At one point or another, we’ve all been asked to name five people, living or dead, with whom we’d like to have dinner. Why do we choose the people we do? And what if that dinner was to actually happen? These are the questions Rebecca Serle contends with in her utterly captivating novel, The Dinner List, a story imbued with the same delightful magical realism as One Day, and the life-changing romance of Me Before You.
When Sabrina arrives at her thirtieth birthday dinner she finds at the table not just her best friend, but also three significant people from her past, and well, Audrey Hepburn. As the appetizers are served, wine poured, and dinner table conversation begins, it becomes clear that there’s a reason these six people have been gathered together.
Train Man by Andrew Mulligan (ebook, courtesy of Vintage and Random Things Tours)
It’s never too late to get back on track.
Michael is a broken man. He’s waiting for the 9.46 to Gloucester, so as to reach Crewe for 11.22: the platforms are long at Crewe, and he can walk easily into the path of a high-speed train to London. He’s planned it all: a net of tangerines (for when the refreshments trolley is cancelled), and a juice carton filled with neat whisky (for Dutch courage). He has his last credit card taped to the inside of his shoe – and that should make identification swift and easy.

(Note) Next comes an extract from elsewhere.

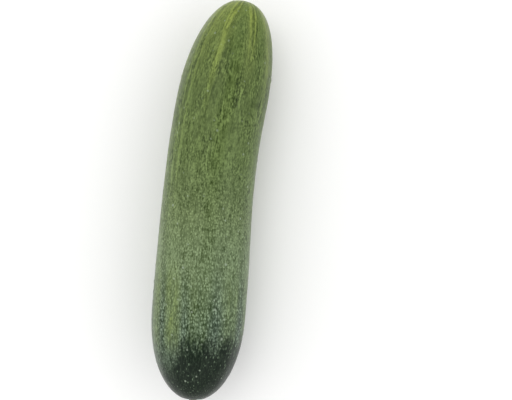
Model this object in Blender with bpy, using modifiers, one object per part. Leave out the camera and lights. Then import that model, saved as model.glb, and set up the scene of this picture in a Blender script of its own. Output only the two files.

What Michael hasn’t factored in is the twelve minute delay, which risks him missing his connection, and making new ones. He longs to silence the voices in his own head: ex-girlfriends, work colleagues, and the memories from his schooldays, decades old. They all torment him. What he really needs is someone to listen, and help him make sense of his grief.
Journeys intersect. People find people when and where they least expect it. A missed connection needn’t be a disaster: it can save your life.